MemoryStream stream = null;
command.CommandText = sql;
using (OracleDataReader reader = command.ExecuteReader())
{
   while (reader.Read())
   {
       payload = reader["Payload"].ToString();
       stream = new MemoryStream(payload.Length);
       StreamWriter writer = new StreamWriter(stream);
       writer.Write(payload);
       using (ZipFile zip = new ZipFile())
        {
            ZipEntry entry = zip.AddEntry("payload.xml", stream);
           //zip.AddFile("d:\\projects\\system\\Dashboard\\payload.xml");
           zip.AddFile("d:\\projects\\system\\Dashboard\\foo.txt");
           zip.Save("d:\\projects\\system\\Dashboard\\payload.zip");
         }
     }
}

Coordinator
Apr 6, 2010 at 7:24 PM

The reason your code is failing is that you have not called Seek() on the memory stream.  The Position of the MemoryStream after you have written it, is, by definition, at the end of the stream.  At this point you pass the stream as input for ZipFile.AddEntry().  At the time of ZipFile.Save(), DotNetZip attempts to read the stream.  Remember that the Position of the stream points to the end of the stream.  Therefore there is nothing to read.  If you call Seek(0,SeekOrigin.Begin), before calling ZipFile.AddEntry(), then it will work.

But, you don't need the stream.  Why not just use the ZipFile.AddEntry overload that accepts a string?

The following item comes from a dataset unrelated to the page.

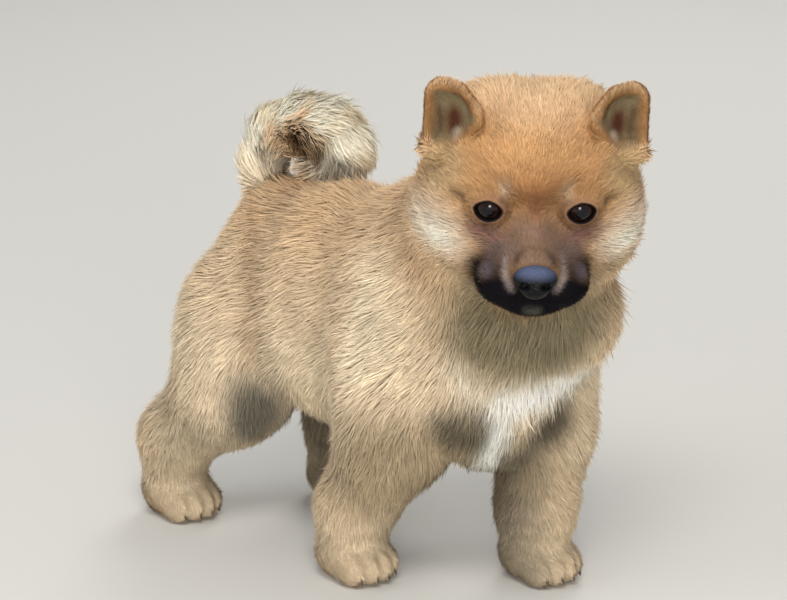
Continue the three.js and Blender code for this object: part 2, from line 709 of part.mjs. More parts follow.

command.CommandText = sql;
using (OracleDataReader reader = command.ExecuteReader())
{
   while (reader.Read())
   {
       payload = reader["Payload"].ToString();
       using (ZipFile zip = new ZipFile())
        {
           zip.AddEntry("payload.xml", payload);
           zip.AddFile("d:\\projects\\system\\Dashboard\\foo.txt");
           zip.Save("d:\\projects\\system\\Dashboard\\payload.zip");
         }
     }
}
Apr 6, 2010 at 7:37 PM
Cheeso wrote:

But, you don't need the stream.  Why not just use the ZipFile.AddEntry overload that accepts a string?

...whoops lol.   ...I skimmed through the documentation and saw that it would accept a Stream in lieu of a file and jumped too hard into that. 

...and "oh yeah" about the MemoryStream.  I'd honestly completely forgotten that you have to 'reset' them like that (hadn't worked with a MemoryStream directly since probably my Sophomore year of school)